= What you need to do =
Say how many lines hold the string "Blender", and nothing more.
------------
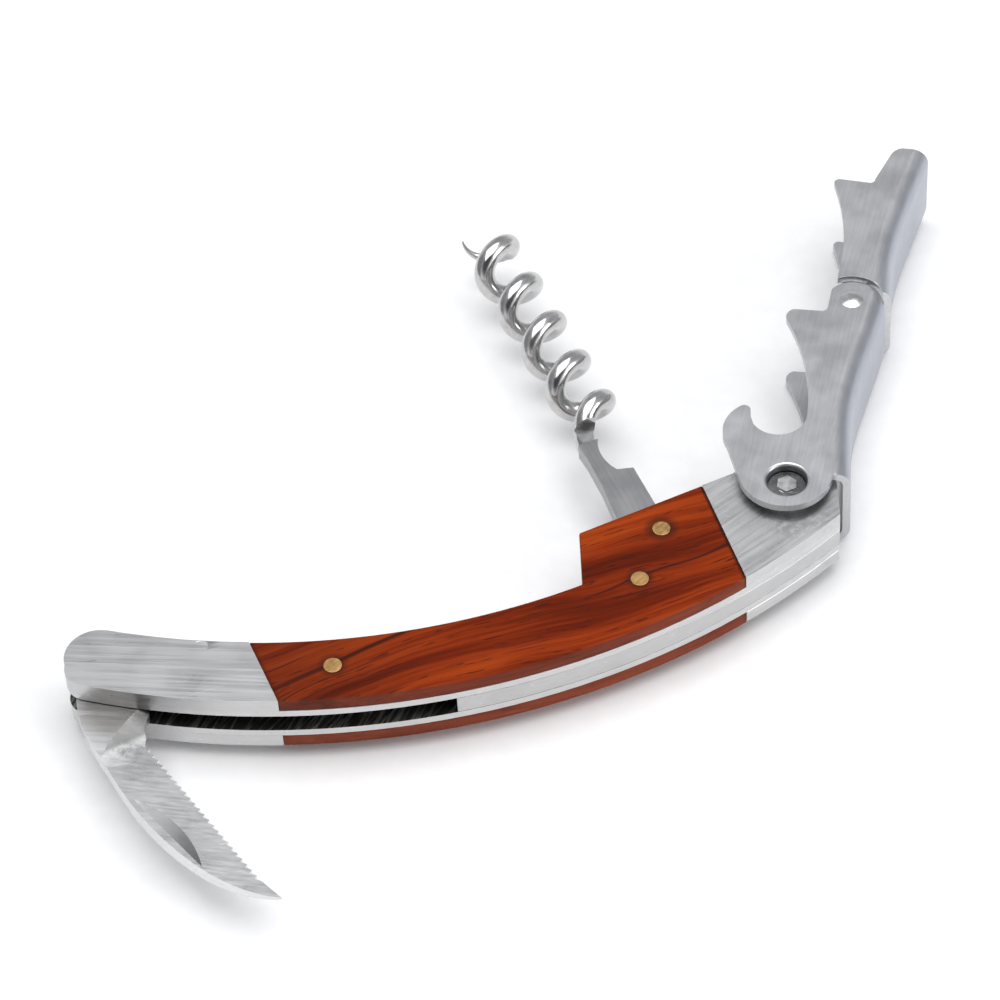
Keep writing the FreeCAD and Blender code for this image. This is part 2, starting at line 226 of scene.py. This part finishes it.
def wood_material():
    """Oiled rosewood: red-brown streaks, a few near-black veins and short open pores, all along the grain."""
    n = Nodes("rosewood")
    grain_angle = 4.0
    along = (18, 420, 420)
    warp = n.noise(n.turned(LEVER_PIVOT, grain_angle, (22, 60, 60)), 1.0, 2.0, 0.5)
    bent = n.add("ShaderNodeCombineXYZ")
    n.put(bent, "Y", n.math("MULTIPLY", n.math("SUBTRACT", warp, 0.5), 0.010))
    moved = n.vector_math("ADD", n.coords, bent.outputs[0]).outputs[0]
    broad = n.noise(n.turned(LEVER_PIVOT, grain_angle, (10, 170, 170), moved), 1.0, 3.0, 0.55)
    streak = n.noise(n.turned(LEVER_PIVOT, grain_angle, along, moved), 1.0, 4.0, 0.65)
    fibre = n.noise(n.turned(LEVER_PIVOT, grain_angle, (70, 2600, 2600), moved), 1.0, 3.0, 0.7)
    tone = n.math("ADD", n.math("MULTIPLY", broad, 0.5), n.math("MULTIPLY", streak, 0.35))
    tone = n.math("ADD", tone, n.math("MULTIPLY", fibre, 0.15))
    colour = n.ramp(tone, (0.34, (0.040, 0.005, 0.001)), (0.44, (0.130, 0.012, 0.001)),
                    (0.51, (0.235, 0.026, 0.002)), (0.60, (0.360, 0.052, 0.004)))
    vein = n.noise(n.turned(LEVER_PIVOT, grain_angle, (9, 230, 230), moved), 1.0, 1.0, 0.4)
    vein = n.span(n.math("ABSOLUTE", n.math("SUBTRACT", vein, 0.5)), 0.002, 0.014, 1.0, 0.0)
    broken = n.span(n.noise(n.turned(LEVER_PIVOT, grain_angle, (60, 160, 160)), 1.0, 2.0, 0.5), 0.42, 0.56)
    vein = n.math("MULTIPLY", vein, broken)
    colour = n.blend(n.math("MULTIPLY", vein, 0.75), colour, (0.022, 0.006, 0.004, 1))
    pore = n.noise(n.turned(LEVER_PIVOT, grain_angle, (260, 3000, 3000), moved), 1.0, 1.0, 0.5)
    pore = n.span(pore, 0.66, 0.72)
    colour = n.blend(n.math("MULTIPLY", pore, 0.75), colour, (0.030, 0.008, 0.005, 1))
    # One long vein runs from the left end through the first pin and on to the right
    wander = n.math("MULTIPLY", n.math("SUBTRACT", warp, 0.5), 0.006)
    long_vein = n.line(PIN_PLACES[0], 10, 0.12, 0.55, wander)
    long_vein = n.math("MULTIPLY", long_vein, n.near(PIN_PLACES[0], 14, 26, flat=True))
    colour = n.blend(n.math("MULTIPLY", long_vein, 0.8), colour, (0.022, 0.005, 0.003, 1))
    joint_lines = ((from_lever(-11.4, -6), -87.4, 0.9), (from_lever(-84.5, -7), -82.6, 0.4))
    for joint_line, degrees, strength in joint_lines:
        colour = n.blend(n.math("MULTIPLY", n.line(joint_line, degrees, 0.2, 0.75), strength), colour,
                         (0.018, 0.005, 0.003, 1))
    # Darker round the pins and towards the left end
    colour = n.blend(n.math("MULTIPLY", n.near(WORM_PIVOT, 1.5, 3.2, flat=True), 0.65), colour,
                     (0.030, 0.008, 0.005, 1))
    for place in PIN_PLACES:
        colour = n.blend(n.math("MULTIPLY", n.near(place, 1.45, 2.6, flat=True), 0.55), colour,
                         (0.030, 0.008, 0.005, 1))
    colour = n.blend(n.math("MULTIPLY", n.near(from_lever(-90, -8), 8, 34, flat=True), 0.45), colour,
                     (0.055, 0.008, 0.003, 1))
    upright = n.add("ShaderNodeSeparateXYZ")
    n.put(upright, "Vector", n.geometry.outputs["Normal"])
    side = n.span(n.math("ABSOLUTE", upright.outputs["Z"]), 0.5, 0.95, 1.0, 0.0)
    sawn = n.ramp(tone, (0.36, (0.075, 0.015, 0.008)), (0.62, (0.22, 0.055, 0.030)))
    colour = n.blend(n.math("MULTIPLY", side, 0.8), colour, sawn)
    height = n.math("SUBTRACT", n.math("MULTIPLY", fibre, 0.4), n.math("ADD", pore, vein))
    normal = n.bump(height, 0.030)
    roughness = n.math("ADD", n.math("MULTIPLY", pore, 0.3), n.span(streak, 0.3, 0.7, 0.36, 0.50))
    return n.finish(colour, roughness, normal, metallic=0.0, Specular_IOR_Level=0.07)


def brass_material():
    n = Nodes("brass_pin")
    sanded = n.noise(n.turned(LEVER_PIVOT, 30, (500, 3000, 3000)), 1.0, 3.0, 0.6)
    cloud = n.noise(n.coords, 700.0, 3.0, 0.6)
    tone = n.math("ADD", n.math("MULTIPLY", sanded, 0.6), n.math("MULTIPLY", cloud, 0.4))
    colour = n.ramp(tone, (0.3, (0.30, 0.17, 0.060)), (0.5, (0.47, 0.28, 0.11)), (0.7, (0.62, 0.40, 0.19)))
    roughness = n.span(cloud, 0.3, 0.7, 0.36, 0.52)
    return n.finish(colour, roughness, n.bump(sanded, 0.008))


def liner_material(name, inner):
    """The liners: pale on their cut edges; the side turned into the slot is painted dark as the slot's shade, with
    crossing grinding marks.
    """
    n, colour, roughness, normal = brushed(name, 14, LEVER_PIVOT, 0.60, 0.36)
    upright = n.add("ShaderNodeSeparateXYZ")
    n.put(upright, "Vector", n.geometry.outputs["Normal"])
    # Painted shade: the face turned into the slot is coloured dark, as shade inside the slot, with pale grinding
    # marks and darker blotches on it
    slot_shade_mask = n.span(n.math("MULTIPLY", upright.outputs["Z"], inner), 0.5, 0.9)
    ground = n.noise(n.turned(LEVER_PIVOT, 52, (50, 1500, 1500)), 1.0, 3.0, 0.6)
    other = n.noise(n.turned(LEVER_PIVOT, 38, (60, 1800, 1800)), 1.0, 2.0, 0.6)
    marks = n.math("MAXIMUM", n.span(ground, 0.50, 0.66), n.span(other, 0.56, 0.68))
    stain = n.noise(n.coords, 90.0, 3.0, 0.6)
    dark = n.blend(n.math("MULTIPLY", marks, 0.9), (0.055, 0.055, 0.045, 1), (0.32, 0.32, 0.29, 1))
    dark = n.blend(n.span(stain, 0.45, 0.65, 0.0, 0.6), dark, (0.035, 0.034, 0.030, 1))
    colour = n.blend(slot_shade_mask, colour, dark)
    roughness = n.math("ADD", roughness, n.math("MULTIPLY", slot_shade_mask, 0.12))
    return n.finish(colour, roughness, n.bump(marks, 0.010, normal))


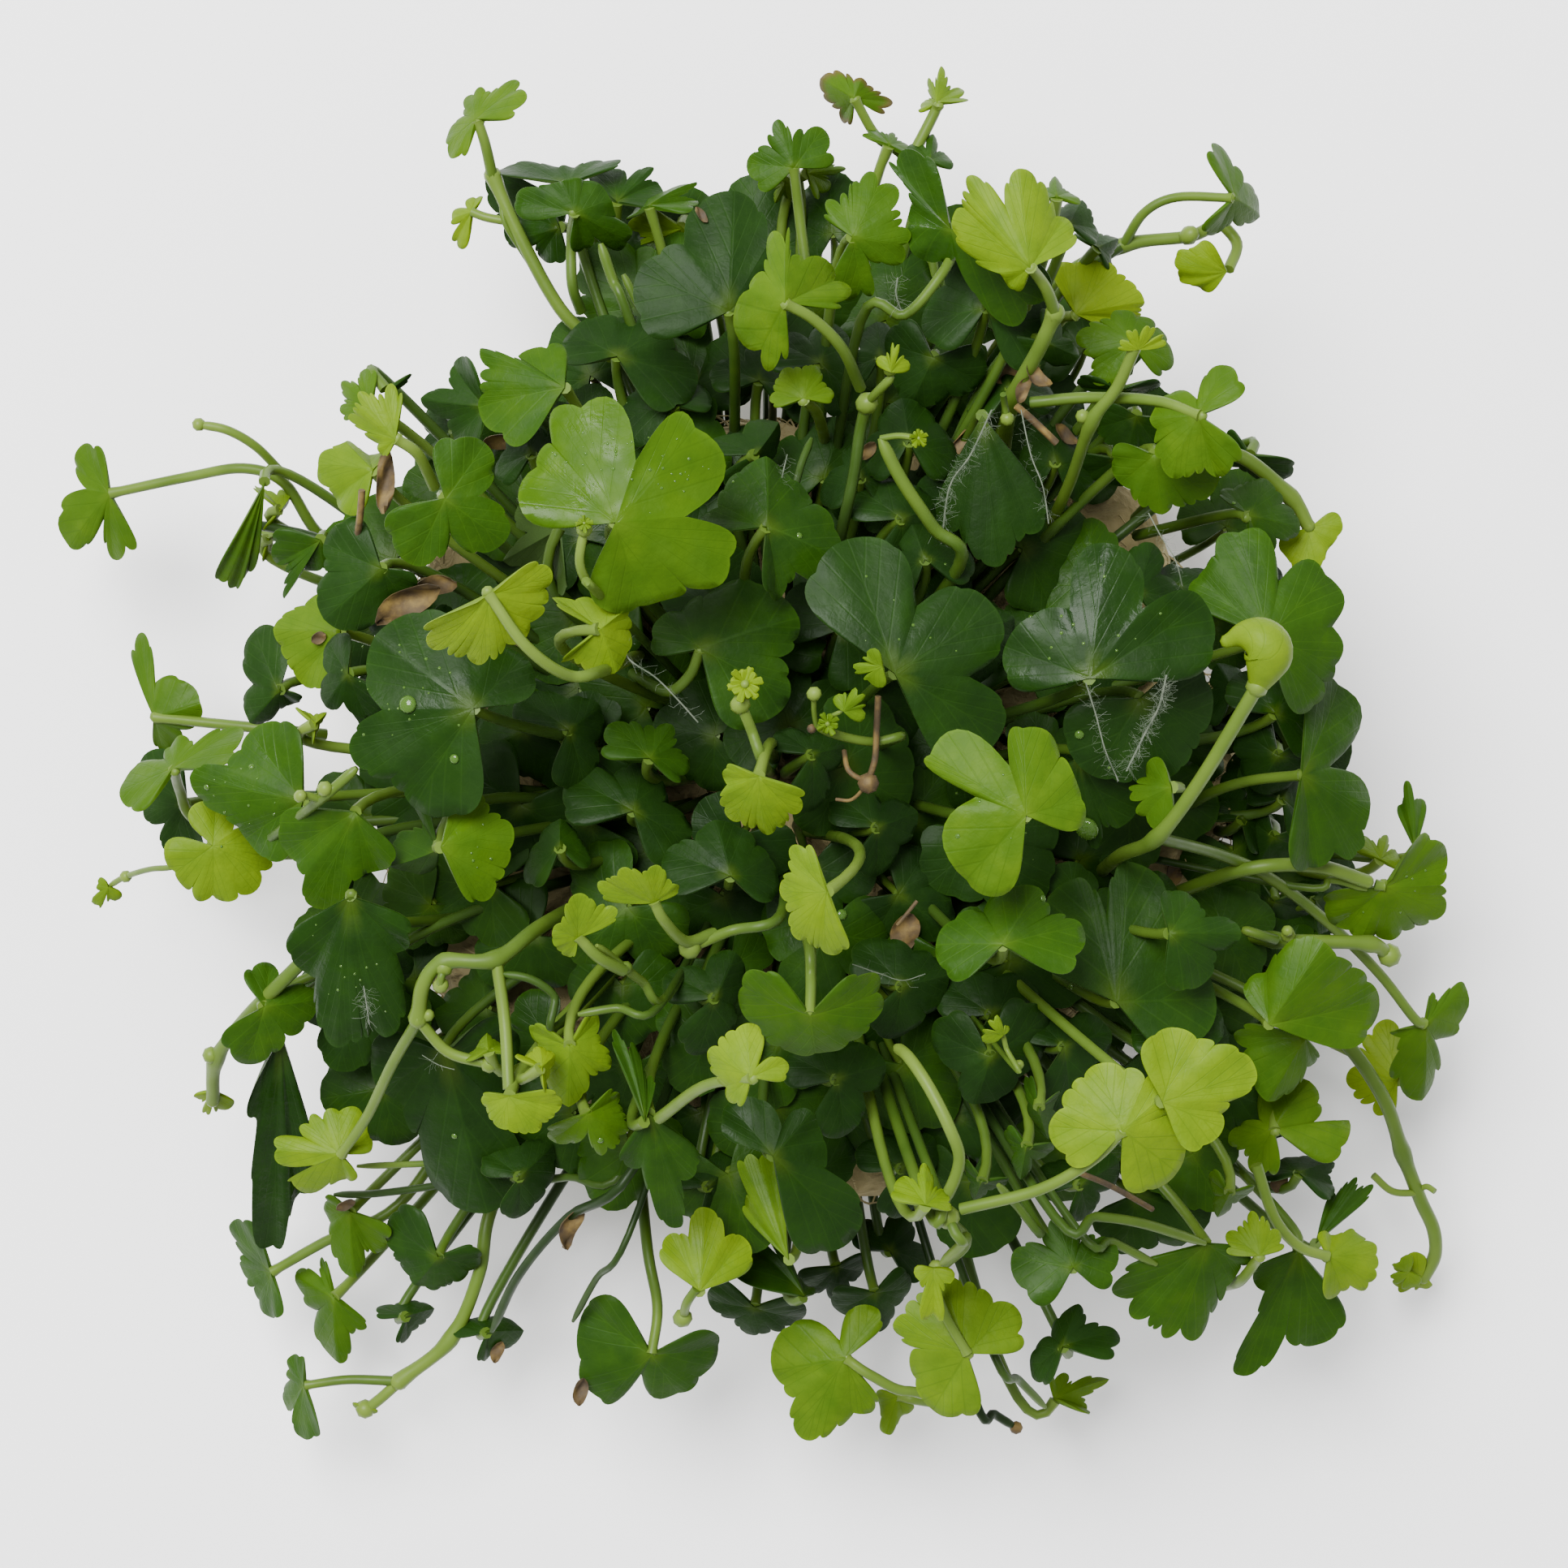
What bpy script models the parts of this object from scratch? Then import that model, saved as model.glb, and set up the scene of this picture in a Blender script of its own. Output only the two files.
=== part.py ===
"""Three-lobed pennywort: a clump of creeping stems and leaves on its flat-cut root pad.

Leaves and stems are laid out by where they show from straight above, in picture pixels, with
their height in millimetres. at() turns such a place into a point of the plant.
"""

import math

import bmesh
import bpy
import numpy as np
from mathutils import Matrix, Vector

MM = 0.001

SHARP_EDGE = math.radians(50.0)

# The view from above that gives each leaf its place
PICTURE_MIDDLE = 966.0
MM_PER_PIXEL = 0.06
CANOPY_HEIGHT = 36.0
EYE_ABOVE_CANOPY = 320.0

# Root pad, in millimetres
PAD_HALF_LENGTH = 32.5
PAD_HALF_WIDTH = 29.0
PAD_TOP = 20.0
PAD_SIDES = 24
GAP = 0.35

# Leaves and stems, in millimetres
BLADE_THICKNESS = 0.45
PETIOLE_RADIUS = 0.5
PETIOLE_SIDES = 4
STEM_SIDES = 5
LOBE_STEPS = (-1.0, -0.62, 0.0, 0.62, 1.0)
LOBE_ROUNDNESS = 0.42
SINUS_DEPTH = 0.5
BACK_ANGLE = 52.0
SMALL_LEAF = 6.5

LEAF_COLOURS = {
    "old": (0.035, 0.095, 0.018),
    "green": (0.07, 0.19, 0.012),
    "fresh": (0.16, 0.33, 0.02),
    "lime": (0.30, 0.42, 0.03),
}
STEM_COLOUR = (0.20, 0.33, 0.05)
PAD_COLOUR = (0.33, 0.24, 0.12)


def at(x, y, height):
    """The point, in millimetres, that shows at a picture place and lies at this height."""
    scale = MM_PER_PIXEL * (1.0 - (height - CANOPY_HEIGHT) / EYE_ABOVE_CANOPY)
    return Vector(((x - PICTURE_MIDDLE) * scale, (PICTURE_MIDDLE - y) * scale, height))


def plain_material(name, colour, roughness):
    material = bpy.data.materials.new(name)
    material.use_nodes = True
    shader = material.node_tree.nodes["Principled BSDF"]
    shader.inputs["Base Color"].default_value = (*colour, 1.0)
    shader.inputs["Roughness"].default_value = roughness
    shader.inputs["Metallic"].default_value = 0.0
    return material


def as_object(name, shape, colour, roughness=0.5):
    """Turn a bmesh in millimetres into a named object in metres, with its own material."""
    bmesh.ops.recalc_face_normals(shape, faces=shape.faces)
    bmesh.ops.triangulate(shape, faces=shape.faces)
    bmesh.ops.scale(shape, vec=(MM, MM, MM), verts=shape.verts)
    mesh = bpy.data.meshes.new(name)
    shape.to_mesh(mesh)
    shape.free()
    mesh.shade_smooth()
    mesh.set_sharp_from_angle(angle=SHARP_EDGE)
    thing = bpy.data.objects.new(name, mesh)
    bpy.context.scene.collection.objects.link(thing)
    mesh.materials.append(plain_material(name, colour, roughness))
    return thing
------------
= Solution =
2